In another recent relevant article ACM Interactions Magazine talks about designing for the “connected everyday”.

[It] is a question of how we can facilitate meaningful opportunities for communication and interaction—not just a question of how digital technologies can make our lives more effective. It is a fundamental design question about the kind of life we want to live: one where we often feel overloaded, distracted, and fractured in our social engagements, with notifications that pull us away from our lives and sometimes from the things we really want to be doing. Or the kind of life where the ability to connect across networks is commensurate with our current practices in the physical world.
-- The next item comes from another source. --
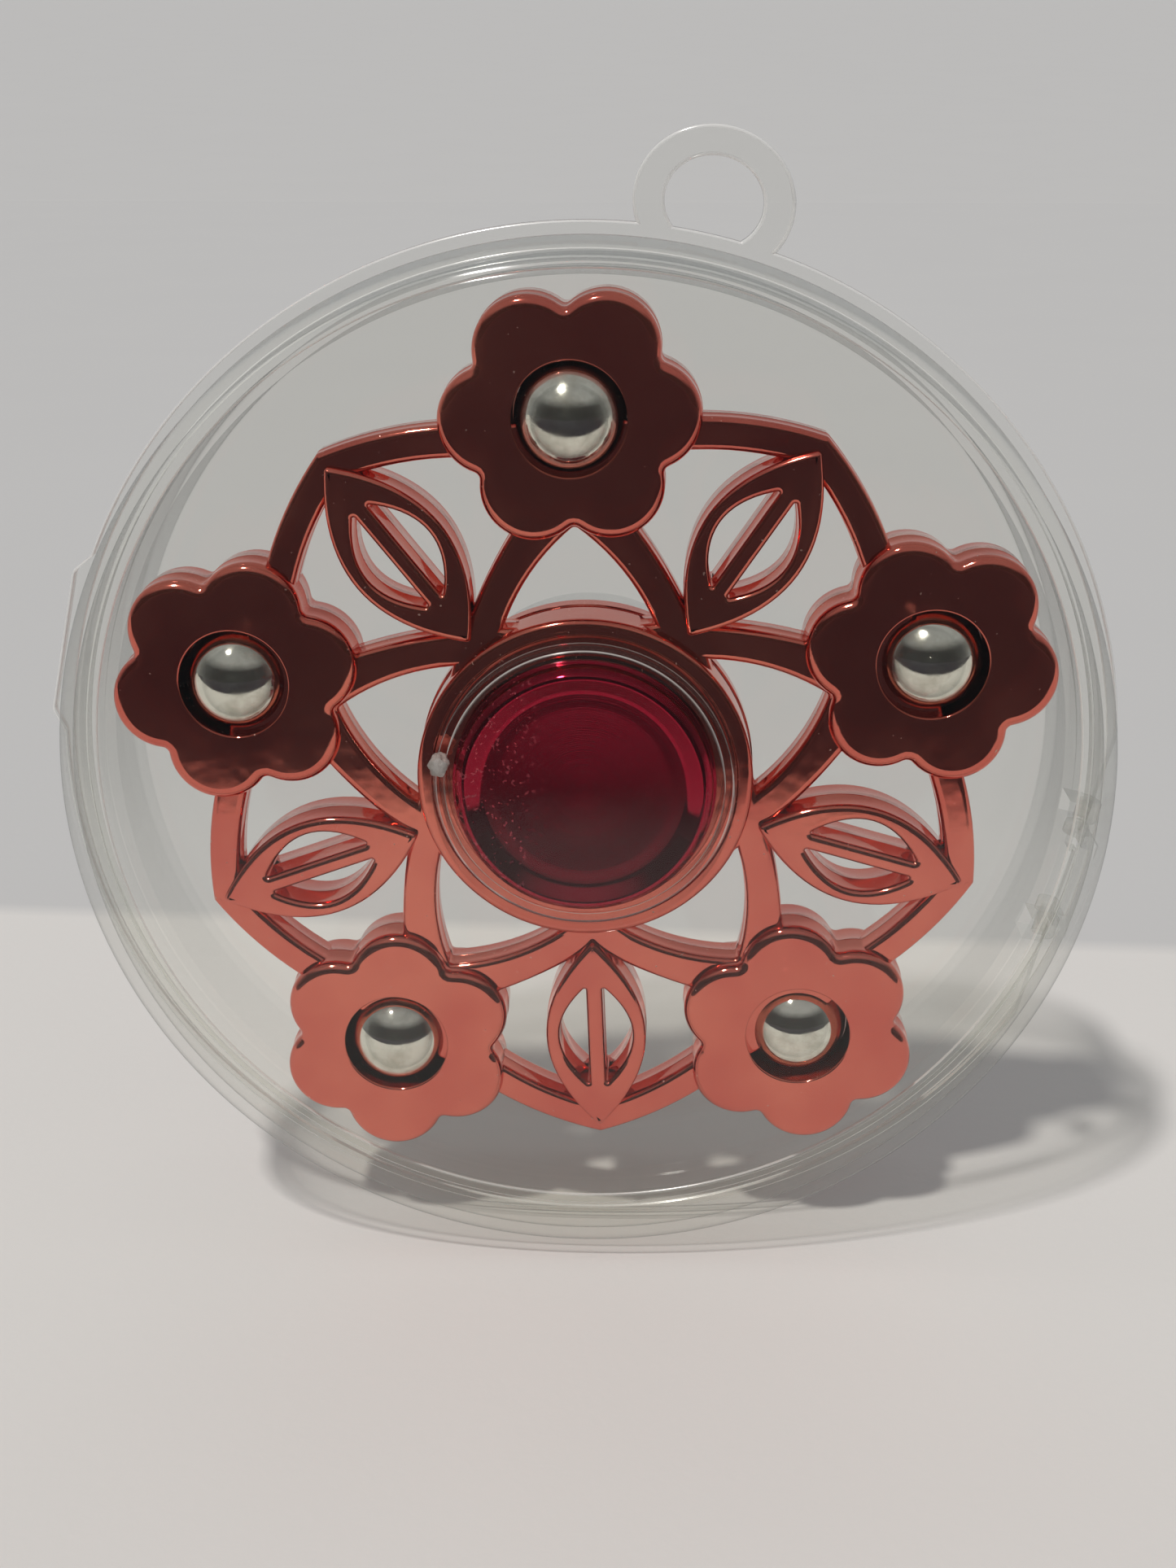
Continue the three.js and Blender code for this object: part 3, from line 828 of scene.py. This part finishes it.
def capPiece(name, side):
    r, under, stem, shoulder = cap["radius"], cap["under"], cap["stem"], cap["shoulder"]
    crest, crestAt, band, collar = cap["crest"], cap["crestAt"], cap["bandTop"], cap["collarUnder"]
    dish, floor = cap["dishRadius"], crest - cap["dishDepth"]
    edge, edgeZ = dish - cap["dishEdge"][0], floor - cap["dishEdge"][1]
    outside = roundCorners([
        (0, cap["stemEnd"], 0), (stem, cap["stemEnd"], 0.25),
        (stem, collar, 0.1), (shoulder - cap["collarWidth"], collar, 0.1),
        (shoulder, under, 0.1), (r, under, 0.16), (r, band, 0.16),
        (r - cap["bandStep"][0], band + cap["bandStep"][1], 0.1),
        (r - cap["slopeFrom"][0], crest - cap["slopeFrom"][1], 0.3), (crestAt, crest, 0.45),
        (crestAt - cap["crestWidth"], crest, 0.4), (dish, floor, 0.9), (edge, edgeZ, 0),
    ], closed=False, hold=0, stepAngle=7)
    for i in range(1, cap["dishSteps"] + 1):
        t = 1 - i / cap["dishSteps"]
        outside.append((edge * t, edgeZ - cap["dishHollow"] * (1 - t * t)))
    return turnedPiece(name, [(x, z * side) for x, z in outside], cap["steps"])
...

The article goes on to discuss this idea of designing for commensurability. In order for digital objects to integrate into our lives, we need to make our ability to connect to people and things across networks commensurate with our practices in the physical world. We need to move beyond the artificial dichotomy of online and offline. For designers this means enabling people to connect to data and information in a more tactile way that supports connections and interactions grounded and organized around practices in the physical world, not just layered on top of them.